AK
Parti-MHP ittifakının İstanbul Büyükşehir Belediye Başkan adayı
Binali Yıldırım'ın, -hamurunda HDP katkılı- CHP-İYİ Parti ittifakının adayı
Ekrem İmamoğlu ile
"seçim münazarasına varım" demesi, Türk demokrasi ve siyasi tarihine geçecek bir karar oldu.
İki adayın da
"aracıyı ve algı yönetimini aşarak" seçmen karşısına çıkacak
olması hem ezberleri bozacak
hem de bu tarz buluşmaların
gelenekselleşmesine öncülük
edecek.
Kuşkusuz, başkanlık tartışmasının yapılabilirliği, belli koşulların yerine gelmesine bağlı. Nitekim AK Parti Genel Başkan Yardımcısı
Mahir Ünal ile CHP Grup Başkanvekili
Engin Altay arasında kurulan ilk temasın, bayram sonrası detaylı görüşmeye dönüşmesi bekleniyor.
Programın formatı, yani seçilecek yayın platformu, mekan, sorular, süre, moderatör belli bir uzlaşmayı gerektirecek.
Halihazırda, tüm TV kanallarına ve sosyal medya erişimine açık ortak bir yayın üzerinde çalışma yapılıyor. ABD Başkan adaylarının televizyon performansında olduğu gibi, her iki adaya da aynı soruların sorulması, eşit süre verilmesi, adil bir yayın için üzerinde mutabakata varılan gazeteci/televizyoncuların belirlenmesi gibi ayrıntılar da düşünülüyor.
***
Tabii bu tür yayınların, seçmen açısından belirleyici yönlerini göz önünde bulundurmakta fayda var.
Zira... Adayların kıyafet seçiminden beden diline, konulara hakimiyetinden samimiyetine, ikna kabiliyetinden açıklamalarındaki tutarlılığa, rakibe karşı takındığı tutumundan polemik üslubuna kadar pek çok faktör oy verecek vatandaşların kantarında ayrı ayrı tartılıyor. Böylece, kamuoyuna takdim edilen aday profili ile gerçeklerin ne kadar örtüştüğü daha iyi anlaşılıyor. Maç, tek kale olmaktan çıkıyor ve kimin nasıl vitrin kurduğundan ziyade vaatlerine, projelerine, finanse edebilirliğine, İstanbul hayaline ve hedeflerine bakılıyor.
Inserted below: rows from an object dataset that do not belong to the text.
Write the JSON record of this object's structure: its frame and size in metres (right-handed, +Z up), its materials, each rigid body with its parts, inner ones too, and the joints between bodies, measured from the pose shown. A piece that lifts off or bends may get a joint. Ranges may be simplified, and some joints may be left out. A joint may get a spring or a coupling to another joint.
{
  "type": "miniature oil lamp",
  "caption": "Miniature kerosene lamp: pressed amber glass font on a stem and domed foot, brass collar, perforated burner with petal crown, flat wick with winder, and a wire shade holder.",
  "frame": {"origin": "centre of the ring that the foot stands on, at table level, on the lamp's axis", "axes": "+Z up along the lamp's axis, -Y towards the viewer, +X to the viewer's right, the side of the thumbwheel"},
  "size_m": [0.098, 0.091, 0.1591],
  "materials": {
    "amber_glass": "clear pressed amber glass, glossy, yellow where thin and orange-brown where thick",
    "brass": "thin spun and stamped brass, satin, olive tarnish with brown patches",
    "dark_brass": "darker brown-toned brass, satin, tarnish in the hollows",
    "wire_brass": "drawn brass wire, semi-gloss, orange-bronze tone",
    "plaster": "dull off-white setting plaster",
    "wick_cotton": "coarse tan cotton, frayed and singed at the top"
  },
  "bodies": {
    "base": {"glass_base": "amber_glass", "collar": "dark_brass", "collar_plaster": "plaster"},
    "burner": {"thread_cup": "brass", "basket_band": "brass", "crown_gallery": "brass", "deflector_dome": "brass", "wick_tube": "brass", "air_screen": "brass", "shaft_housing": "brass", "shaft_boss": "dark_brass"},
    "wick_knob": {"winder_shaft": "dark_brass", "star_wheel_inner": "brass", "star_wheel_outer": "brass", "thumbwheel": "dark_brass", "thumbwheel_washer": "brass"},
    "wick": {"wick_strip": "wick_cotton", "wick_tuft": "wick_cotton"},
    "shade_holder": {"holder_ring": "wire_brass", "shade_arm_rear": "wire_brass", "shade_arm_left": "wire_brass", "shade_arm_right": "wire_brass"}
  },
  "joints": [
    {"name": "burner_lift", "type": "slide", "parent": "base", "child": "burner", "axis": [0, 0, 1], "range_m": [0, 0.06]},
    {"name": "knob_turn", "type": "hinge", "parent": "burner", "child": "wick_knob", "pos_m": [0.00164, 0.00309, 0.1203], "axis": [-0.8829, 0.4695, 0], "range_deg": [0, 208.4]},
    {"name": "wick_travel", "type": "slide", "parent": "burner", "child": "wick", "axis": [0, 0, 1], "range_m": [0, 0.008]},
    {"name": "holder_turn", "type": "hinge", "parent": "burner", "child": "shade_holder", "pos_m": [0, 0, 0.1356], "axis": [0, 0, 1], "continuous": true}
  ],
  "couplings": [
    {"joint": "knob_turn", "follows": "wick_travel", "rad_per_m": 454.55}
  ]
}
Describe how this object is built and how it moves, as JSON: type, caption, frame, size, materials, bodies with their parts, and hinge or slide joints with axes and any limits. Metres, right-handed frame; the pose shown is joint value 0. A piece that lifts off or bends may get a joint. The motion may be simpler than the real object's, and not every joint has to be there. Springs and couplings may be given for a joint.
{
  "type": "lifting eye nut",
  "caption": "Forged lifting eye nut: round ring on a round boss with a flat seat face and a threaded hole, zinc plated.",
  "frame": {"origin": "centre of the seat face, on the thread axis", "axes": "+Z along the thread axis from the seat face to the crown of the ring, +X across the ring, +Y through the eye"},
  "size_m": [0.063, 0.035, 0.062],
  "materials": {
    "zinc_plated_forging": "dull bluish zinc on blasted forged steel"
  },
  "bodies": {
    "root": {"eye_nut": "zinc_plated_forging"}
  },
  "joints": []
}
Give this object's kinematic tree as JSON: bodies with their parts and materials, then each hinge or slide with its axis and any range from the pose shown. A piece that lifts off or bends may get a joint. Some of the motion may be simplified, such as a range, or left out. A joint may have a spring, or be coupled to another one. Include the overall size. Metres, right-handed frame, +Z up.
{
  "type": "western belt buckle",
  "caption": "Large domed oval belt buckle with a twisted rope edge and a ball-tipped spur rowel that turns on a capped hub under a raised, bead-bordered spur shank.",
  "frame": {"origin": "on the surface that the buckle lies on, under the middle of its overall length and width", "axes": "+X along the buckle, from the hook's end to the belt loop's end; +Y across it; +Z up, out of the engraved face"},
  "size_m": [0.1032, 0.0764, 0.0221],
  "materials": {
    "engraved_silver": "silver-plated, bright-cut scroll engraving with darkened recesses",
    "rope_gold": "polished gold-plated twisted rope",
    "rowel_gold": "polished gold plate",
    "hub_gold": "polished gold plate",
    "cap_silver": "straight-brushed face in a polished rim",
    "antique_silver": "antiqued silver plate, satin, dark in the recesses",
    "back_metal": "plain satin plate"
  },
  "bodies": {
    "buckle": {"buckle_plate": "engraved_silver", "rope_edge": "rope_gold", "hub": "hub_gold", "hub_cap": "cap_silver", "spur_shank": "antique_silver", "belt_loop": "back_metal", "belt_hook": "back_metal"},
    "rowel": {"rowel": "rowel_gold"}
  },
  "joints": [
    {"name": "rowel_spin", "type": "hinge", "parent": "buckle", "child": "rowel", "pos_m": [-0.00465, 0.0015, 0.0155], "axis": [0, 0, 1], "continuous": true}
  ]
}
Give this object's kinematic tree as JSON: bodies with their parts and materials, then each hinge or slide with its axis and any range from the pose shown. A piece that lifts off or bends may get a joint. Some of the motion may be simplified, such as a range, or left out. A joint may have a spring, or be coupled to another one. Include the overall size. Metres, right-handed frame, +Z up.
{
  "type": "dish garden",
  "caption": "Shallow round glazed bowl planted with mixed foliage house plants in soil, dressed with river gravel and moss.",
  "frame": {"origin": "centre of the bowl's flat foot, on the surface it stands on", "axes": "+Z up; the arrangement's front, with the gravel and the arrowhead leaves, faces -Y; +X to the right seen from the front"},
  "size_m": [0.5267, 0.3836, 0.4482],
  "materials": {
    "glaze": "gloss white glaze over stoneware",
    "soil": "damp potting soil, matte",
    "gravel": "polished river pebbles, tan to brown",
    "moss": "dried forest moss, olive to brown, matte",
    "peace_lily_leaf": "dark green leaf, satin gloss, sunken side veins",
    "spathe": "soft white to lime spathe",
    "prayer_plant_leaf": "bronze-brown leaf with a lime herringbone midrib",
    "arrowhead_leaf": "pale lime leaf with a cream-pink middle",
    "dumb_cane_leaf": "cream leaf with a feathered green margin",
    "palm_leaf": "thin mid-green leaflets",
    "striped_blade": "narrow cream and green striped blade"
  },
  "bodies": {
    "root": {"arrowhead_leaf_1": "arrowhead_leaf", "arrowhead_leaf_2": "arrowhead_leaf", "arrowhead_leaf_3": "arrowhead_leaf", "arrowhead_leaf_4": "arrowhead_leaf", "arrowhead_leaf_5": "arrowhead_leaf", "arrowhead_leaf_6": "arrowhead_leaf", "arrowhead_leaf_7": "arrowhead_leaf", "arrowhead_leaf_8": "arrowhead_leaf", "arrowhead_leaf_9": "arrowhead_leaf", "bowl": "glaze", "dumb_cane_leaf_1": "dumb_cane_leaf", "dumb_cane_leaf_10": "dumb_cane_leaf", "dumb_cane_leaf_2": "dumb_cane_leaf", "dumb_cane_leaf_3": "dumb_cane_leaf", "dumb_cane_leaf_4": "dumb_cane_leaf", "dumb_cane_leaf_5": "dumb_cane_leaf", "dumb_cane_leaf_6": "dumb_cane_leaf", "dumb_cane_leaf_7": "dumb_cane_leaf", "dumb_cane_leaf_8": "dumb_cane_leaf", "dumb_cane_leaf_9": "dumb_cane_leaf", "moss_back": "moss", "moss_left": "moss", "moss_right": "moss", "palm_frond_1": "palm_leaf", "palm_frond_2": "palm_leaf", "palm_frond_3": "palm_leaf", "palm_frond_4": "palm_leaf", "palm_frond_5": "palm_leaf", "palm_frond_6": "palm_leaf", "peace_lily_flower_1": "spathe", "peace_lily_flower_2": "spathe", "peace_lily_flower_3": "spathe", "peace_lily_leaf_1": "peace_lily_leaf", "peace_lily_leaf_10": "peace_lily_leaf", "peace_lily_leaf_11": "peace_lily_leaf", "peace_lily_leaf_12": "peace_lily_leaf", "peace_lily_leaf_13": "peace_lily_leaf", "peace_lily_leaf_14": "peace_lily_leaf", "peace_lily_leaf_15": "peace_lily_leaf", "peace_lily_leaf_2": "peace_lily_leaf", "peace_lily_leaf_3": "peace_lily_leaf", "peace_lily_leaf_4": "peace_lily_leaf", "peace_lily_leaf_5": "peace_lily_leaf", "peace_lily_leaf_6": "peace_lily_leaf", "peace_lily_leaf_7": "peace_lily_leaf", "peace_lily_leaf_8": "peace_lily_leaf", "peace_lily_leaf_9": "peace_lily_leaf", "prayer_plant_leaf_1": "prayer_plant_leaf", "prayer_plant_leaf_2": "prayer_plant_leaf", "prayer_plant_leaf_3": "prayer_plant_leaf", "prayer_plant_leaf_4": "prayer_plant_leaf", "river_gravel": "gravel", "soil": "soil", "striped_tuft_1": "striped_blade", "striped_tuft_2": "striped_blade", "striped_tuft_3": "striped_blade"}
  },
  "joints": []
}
Kısaca, "aday algısı" ile "aday olgusu" tüm yönleri ile ekranlardan vatandaşın vicdanına ulaşıyor.
İzlenme rekoru kırması beklenen "İstanbul'un Seçimi" yayınında adayların kaderini belirleyecek olan faktör, "açık ve somut olan" ile "arka plan ajandası" arasındaki farkın fark ettirilmesinden geçecek.
***
BAYRAM MESAJI
Her bayram şu dilekte bulunurum: "Bayram tadında günleriniz eksik olmasın. Allah tekrarını nasip etsin!"
Bu vesile ile Cumhurbaşkanı Tayyip Erdoğan'ın Ramazan Bayramı mesajında özellikle dikkati çeken bir noktayı vurgulamak istiyorum:
"Dünya, önümüzdeki bir asrını şekillendirecek büyük bir dönüşüm sürecine girmiştir. Ülkemizin en büyük şansı, bu kritik dönemi 1990'lı yıllardaki gibi zayıf değil, güçlü bir şekilde karşılıyor olmasıdır!"
Evet...
Fikriniz ne olursa olsun, yüreğiniz bu ülke için çarpıyorsa, kaotik hal alan küresel sistemde Türkiye'nin geleceğini lütfen sizler de düşünün. Umarım o an duygularınızın değil, mantığınızın ağır bastığını göreceksiniz.